Why we should always read skeptically
Today's cribbed Game & Fish press release carries an object lesson in the reliability of self-generated news stories and why newspapers have to investigate stories carefully if they are to maintain their own credibility.
Back in the "Getting Out" section we find "Central figure in Macho B incident to pay $8,000 fine," slugged "Special to the Courier", by which we understand that the Courier got it whole and ran it unedited, i.e. a press release. In it we find the Game and Fish Commission fining the guy who originally trapped the last jaguar in AZ and revoking his game privileges for a "prohibited take," meaning he baited and intentionally trapped the animal illegally while working as a contractor on a Game & Fish cougar study. He also drew five years' probation and a $1,000 fine in criminal court.

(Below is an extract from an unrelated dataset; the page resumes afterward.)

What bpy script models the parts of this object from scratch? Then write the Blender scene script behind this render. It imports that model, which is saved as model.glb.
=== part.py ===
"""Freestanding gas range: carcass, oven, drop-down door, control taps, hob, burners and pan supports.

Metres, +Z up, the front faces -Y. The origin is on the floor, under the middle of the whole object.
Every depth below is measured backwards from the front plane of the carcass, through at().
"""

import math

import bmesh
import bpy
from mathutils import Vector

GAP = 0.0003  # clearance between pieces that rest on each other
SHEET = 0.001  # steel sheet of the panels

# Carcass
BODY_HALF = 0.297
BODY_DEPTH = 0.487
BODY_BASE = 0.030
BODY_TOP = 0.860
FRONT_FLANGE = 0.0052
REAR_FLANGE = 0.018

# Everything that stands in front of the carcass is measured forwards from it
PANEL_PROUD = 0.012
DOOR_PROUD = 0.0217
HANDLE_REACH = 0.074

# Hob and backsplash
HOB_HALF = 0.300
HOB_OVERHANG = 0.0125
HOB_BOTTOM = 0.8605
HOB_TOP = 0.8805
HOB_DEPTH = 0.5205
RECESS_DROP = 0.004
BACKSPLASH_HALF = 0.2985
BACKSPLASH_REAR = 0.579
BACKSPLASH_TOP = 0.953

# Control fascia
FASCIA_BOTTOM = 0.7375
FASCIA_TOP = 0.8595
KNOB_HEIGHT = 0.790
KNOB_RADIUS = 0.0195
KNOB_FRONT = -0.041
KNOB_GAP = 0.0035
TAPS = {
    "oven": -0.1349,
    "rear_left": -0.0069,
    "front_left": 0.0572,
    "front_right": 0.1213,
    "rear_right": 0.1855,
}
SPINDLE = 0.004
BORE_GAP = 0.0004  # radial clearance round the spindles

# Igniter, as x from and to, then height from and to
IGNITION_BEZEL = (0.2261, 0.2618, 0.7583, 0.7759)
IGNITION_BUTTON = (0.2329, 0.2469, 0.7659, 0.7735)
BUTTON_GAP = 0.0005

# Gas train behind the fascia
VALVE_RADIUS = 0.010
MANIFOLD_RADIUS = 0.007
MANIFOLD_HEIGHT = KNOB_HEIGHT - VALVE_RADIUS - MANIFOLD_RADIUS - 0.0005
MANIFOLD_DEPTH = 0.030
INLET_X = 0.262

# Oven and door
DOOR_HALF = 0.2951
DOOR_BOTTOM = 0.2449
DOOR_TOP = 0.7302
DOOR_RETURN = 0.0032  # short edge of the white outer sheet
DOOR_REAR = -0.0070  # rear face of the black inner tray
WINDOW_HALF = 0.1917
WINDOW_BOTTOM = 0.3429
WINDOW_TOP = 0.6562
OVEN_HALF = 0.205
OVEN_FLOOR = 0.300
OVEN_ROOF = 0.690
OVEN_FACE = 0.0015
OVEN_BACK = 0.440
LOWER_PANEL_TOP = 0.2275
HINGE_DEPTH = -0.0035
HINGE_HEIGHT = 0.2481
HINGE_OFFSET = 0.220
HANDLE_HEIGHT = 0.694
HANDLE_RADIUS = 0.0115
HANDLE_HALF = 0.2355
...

Comparing this end-of-the-legal-road story with the first report on the incident back in February '09 is illuminating. In that press release, carried here, Game & Fish wrote that "The male cat was incidentally captured" by the department during the study -- by accident, in other words. They collared him and released him, but recaptured him after his movements seemed wrong, diagnosed him with terminal kidney failure and killed him, setting off a small but firm national wave of outrage. News stories like this focused on that decision and how it was reached, but generally glossed over the original capture, which no cat-owner will deny very likely precipitated the health problem (if there was one) and the cat's death.

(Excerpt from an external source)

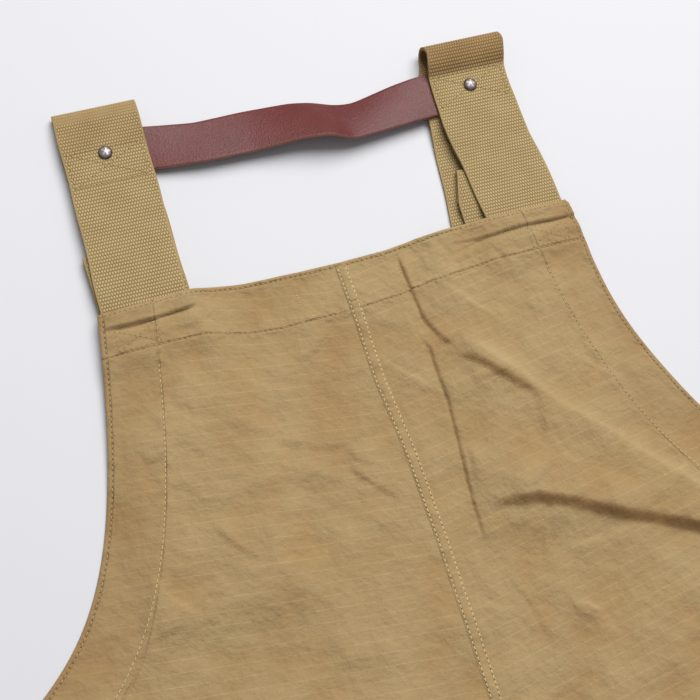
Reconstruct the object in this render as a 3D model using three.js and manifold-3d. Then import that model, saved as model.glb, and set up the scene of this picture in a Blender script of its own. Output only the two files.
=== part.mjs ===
// Butcher apron laid flat on its back, front up. Millimetres, +Z up.
// While it is built, X is across, Y = 0 is the bib's top edge with +Y towards the straps, and Z = 0 is
// the table. The last lines move the origin to the middle of the apron's footprint, on the table.
import * as THREE from 'three';
import { mergeVertices } from 'three/addons/utils/BufferGeometryUtils.js';
import Module from 'manifold-3d';

const wasm = await Module();
wasm.setup();

// ---- driving dimensions ----
const bibWidth = 288; // across the top edge
const waistWidth = 690; // across the skirt
const waistDrop = 285; // top edge down to the waist corners
const apronLength = 860; // top edge down to the bottom hem
const upperHandle = { x: 34, y: 228 }; // armhole curve's pull at the bib corner
const lowerHandle = { x: 119, y: 115 }; // and at the waist corner
const clothThickness = 0.5; // ripstop canvas
const webbingThickness = 1.8;
const strapWidth = 50;
const strapInset = 1.5; // bib corner to the strap's outer edge
const strapRoot = 25; // strap end sewn inside the top band
const leftFoldY = 126; // centre of the left strap's pressed fold, above the bib
const rightLoopY = 114.6; // centre of the right strap's open loop
const strapTurnY = -170; // where the hanging strap is turned back up behind the bib
const topFacingDepth = 28;
const armholeFacingWidth = 30;
const sideHemWidth = 20;
const bottomHemDepth = 30;
const seamWidth = 7; // flat-felled centre seam
const seamThickness = 0.6;
const labelSize = { x: 66, y: 36, z: 0.4 };
const labelDrop = 2; // top edge to the label
const leatherWidth = 28;
const leatherThickness = 1.8;
const leatherEndInset = 7; // leather's cut end inside the strap's outer edge
const leftLeatherY = 97; // middle of the leather on the left strap, above the bib
const rightLeatherY = 88.5; // and on the right strap, which lies lower
const tieWebWidth = 25;
const tieWebThickness = 1.5;
const tieLoopSewn = 22; // length of the loop's ends inside the waist corner
const tieLoopOut = 30; // how far the loop stands out past the side edge
const tieLoopRadius = 5; // of its round end, at mid thickness
const tieLoopDrop = 12; // waist corner down to the loop
const rivet = { cap: 4.2, dome: 2.4, wall: 0.7, stem: 1.5, flange: 4, flangeThickness: 0.9 };
const holeClearance = 0.4; // radial, around a rivet stem
const gap = 0.3; // between pieces that touch
const foldRadius = 1.05; // a pressed fold in webbing, at mid thickness
const loopRadius = 5.1; // the right strap's open loop, at mid thickness

// ---- values worked out from them ----
const layer = webbingThickness + gap;
const halfWeb = webbingThickness / 2;
const bibHalf = bibWidth / 2;
const waistHalf = waistWidth / 2;
const pileHeight = 2 * layer; // hanging strap and its turned-up end, behind the bib
const facingTop = clothThickness + gap;
const tieStack = 2 * tieWebThickness + 2 * gap;
const reach = 60; // extra room around the blank for the cutting shapes

const khaki = new THREE.MeshStandardMaterial({ color: 0xa08a5c, roughness: 0.95, metalness: 0 });
const webbing = new THREE.MeshStandardMaterial({ color: 0xa8925e, roughness: 0.9, metalness: 0 });
const burgundy = new THREE.MeshStandardMaterial({ color: 0x6e2f2c, roughness: 0.5, metalness: 0 });
const silver = new THREE.MeshStandardMaterial({ color: 0xa9a6a0, roughness: 0.4, metalness: 1 });
const labelWhite = new THREE.MeshStandardMaterial({ color: 0xcbbf9c, roughness: 0.8, metalness: 0 });

// ---- solids ----
function toSolid(geometry) {
  const bare = new THREE.BufferGeometry();
  bare.setAttribute('position', geometry.getAttribute('position'));
  if (geometry.index) bare.setIndex(geometry.index);
  const merged = mergeVertices(bare, 1e-4);
  const mesh = new wasm.Mesh({
    numProp: 3,
    vertProperties: new Float32Array(merged.getAttribute('position').array),
    triVerts: new Uint32Array(merged.index.array),
  });
  return new wasm.Manifold(mesh);
}

function toGeometry(solid) {
  const mesh = solid.getMesh();
  const geometry = new THREE.BufferGeometry();
  geometry.setAttribute('position', new THREE.BufferAttribute(mesh.vertProperties, 3));
  geometry.setIndex(new THREE.BufferAttribute(mesh.triVerts, 1));
  return geometry;
}

const blockSolid = (x0, x1, y0, y1, z0 = -reach, z1 = reach) => {
  const block = new THREE.BoxGeometry(x1 - x0, y1 - y0, z1 - z0);
  return toSolid(block.translate((x0 + x1) / 2, (y0 + y1) / 2, (z0 + z1) / 2));
};

// A tall prism on a flat outline, to cut a sheet to its shape.
function cutter(outline) {
  const shape = new THREE.Shape(outline);
  const prism = new THREE.ExtrudeGeometry(shape, { depth: 2 * reach, bevelEnabled: false });
  return toSolid(prism.translate(0, 0, -reach));
}

// ---- the shoulder straps' routes, as stations at mid thickness, from the sewn root to the tail ----
// x, y and z of a station, or the turns of a fold about an axis along X.
function fold(x0, x1, y, z, radius, from, to, steps) {
  const stations = [];
  for (let i = 0; i <= steps; i += 1) {
    const t = i / steps;
    const angle = THREE.MathUtils.degToRad(from + (to - from) * t);
    const x = THREE.MathUtils.lerp(x0, x1, t);
    stations.push([x, y + radius * Math.cos(angle), z + radius * Math.sin(angle)]);
  }
  return stations;
}

const rootZ = pileHeight + facingTop + halfWeb;
const frontZ = halfWeb + 2 * layer; // over the tail
const overHemZ = frontZ + layer;
const tailZ = halfWeb + layer;
const leatherZ = webbingThickness + gap + leatherThickness / 2; // on the hanging layer
const overLeatherZ = leatherZ + leatherThickness / 2 + gap + halfWeb;
const rootX = bibHalf - strapInset - strapWidth / 2;
const halfLeather = leatherWidth / 2;

// The front layer leaves the top band and climbs over the hemmed end of the tail.
const overTheHem = (x, lean) => [
  [x, -strapRoot, rootZ],
  [x, 0, rootZ],
  [x + 0.2 * lean, 4, rootZ + 0.3],
  [x + 0.4 * lean, 10, rootZ + 1],
  [x + 0.6 * lean, 15, overHemZ],
  [x + 1.4 * lean, 38, overHemZ],
];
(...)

The outrageous inaccuracy of the agency's first release, whether intentional, mistaken or just sloppy, should raise hackles in the Governor's office and red flags in every newsroom. For readers, when you see "Special to the Courier," you should read it as "Unsubstantiated Happy Talk and Lies." For the editors, I'd recommend you quit running press releases as news without checking them. No serious news organization does this. If you must carry them, label them properly and protect yourself from what's in them, because readers tend to assume you're actually doing your job.